I had a cabin to myself except when the neighbor's bright eyed 7 year old (I'm guessing) came to visit.  He was very forward, not to say spoiled, but sweet and alert and would have liked to be good friends.  When he realized I was having trouble hearing him he grabbed my head, put his face right up to my left ear (it will recover) and bellowed his question at the top of his lungs.  Goodness.  I convinced him that was a little excessive.  In the morning, I actually got his dad and kid brother too.   Just guessing again, but I think Mom threw all three of the men out of the cabin so she could try to get some sleep.  They were quiet and did NOT wander back into their own cabin at all for several morning hours.  Once the kid reached over to take my copy of "The Da Vinci Code" to examine.

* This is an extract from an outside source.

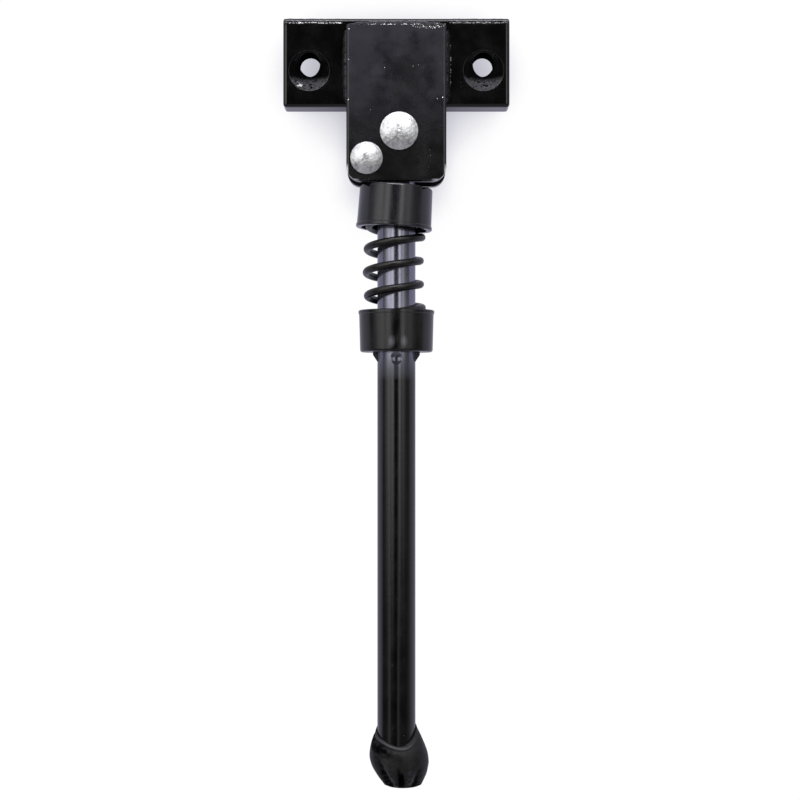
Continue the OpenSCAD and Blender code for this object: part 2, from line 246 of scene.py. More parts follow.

I started to object, then thought a) the kid is being sweet and friendly. . don't discourage that  and  b) never discourage a kid from looking at a book.  As it turned out, he doesn't read English yet, but after I looked over his shoulder and noted my place out loud (page 138 or "mot-ba-tam") he proceeded to read me every page number up to 160-something before he got tired of it.  Fun.  They left the train at Thanh Hoa and the last few hours on board were perhaps a little too quiet.
Hanoi Rail Station. . ."Ga Ha Noi" at night, and an hour before train time!


Next morning, coming into Dong Hoi (2 days riding by motorbike, accomplished in my sleep!)


A highway bridge is a photographer's friend, it lets you stop and shoot up river and down.  a RR bridge, not so much!  The diagonal braces flash past in a blur and you can't do a thing.  Darn.

Just past Lang Co, starting up the mountainside.  We'll cross the highway in a few minutes.  It will continue steeply up the mountain, we'll stay lower down on her flanks.

A last look at Lang Co

Climbing steadily now, up and over Hai Van, but far below the old highway (though well above the new highway's tunnel!)

Where the tracks cross a water course or there was no room for them on the mountainside the rails run on top of old arched masonry bridges that cling tightly to the mountainside.

You'll never see these little rocks and beaches from the highway.  Take the train, or perhaps better yet, a boat!


I'd love to see just how they built the falsework to support those arches.  Hard work without doubt!

We weren't a long train. . .nine cars I think, plus the restaurant and the the freight car, and of course the locomotive.  This is the view aft from car number 4.


Numerous tunnels, some of them quite short.

This is new, perhaps the largest Quan Am I've seen, and certainly the tallest pagoda tower.  I'll have to come back to the north end of Da Nang and see it in person.

Not as fancy as Ga Ha Noi, Ga Da Nang is a simple hike around the end of a train and up onto the platform.

An acquaintance from a couple of years back, dragooned into helping with the filming.  He took me for a short ride in the round basket (his Dad did the duty last time) and the cameras rolled.  I was less than glamorous I fear.

But at least I wasn't the only one with a camera shoved in his face.

My orders were ". . .walk down the beach and stop to take photos."  Yes.  What else, exactly, do I ever do??

This shot, in the evening near Hoi An, is actually quite a nice illustration of fishing with "trammel nets", Mr. fish swims in the downstream end, through a few funnels and finds himself in the parlor at the far end, waiting for supper.  

And here's a pair of brand new sand dredgers, just like the old wooden ones, but half again as big, and all made of steel.  Interesting. . .their bellies are still built of "armadillo plates" just like the old wood and steel composites.  

Typical small tourist boat is really a typical small fishing boat, with an attitude, or at least a big cabin top.

This is one of the real little ferry boats out to Kim Bong Island, but with the lightest load of people or bikes I've ever seen.  They can haul enough to scare you. . ."ferry boat capsizes in Bangladesh, hundreds missing".  we'll never get hundreds on board one of these. . .but not far short of one hundred.  There are usually a dozen life jackets more or less.

Another old acquaintance drafted by the film crew.  He owns a boat yard and builds beautifully.  One of his 25' sized small double ended motor boats would make a lovely Puget Sound cruiser.   He uses wooden "nails" to fasten the planking and dowels each plank to the one below it.  Genuine old fashioned craftsmanship, and splendid fits.
Boat builder, old fashioned sailing rudder, and camera man.
Sorry, couldn't help myself. . .wandering around in Hoi An, found these in the rafters of a beautiful 250-year old house.

Just another fishing boat...Da Nang

A glimpse of Da Nang. . .the cable stay portion of the bridge is a swing section. . .opens to pass larger boats upstream.  It's all lights and color at night!

Da Nang. . .that's an odd building, not sure if I like it or not.  At least it's not just another square glass box.

And here you have luxury!  Soft Sleeper, with AC!
The kid next door.  He can count!

The restaurant car.  Don't look too closely, or inhale too sharply.

We didn't stop at the smaller stations, but a number of medium sized towns. . .yes.

Shooting through less than spotless windows (2 layers of glass for quiet) and a mizzly rain. . .looking directly across old QL1



Ga Ha Noi by daylight. . .just past noon and pretty tired actually.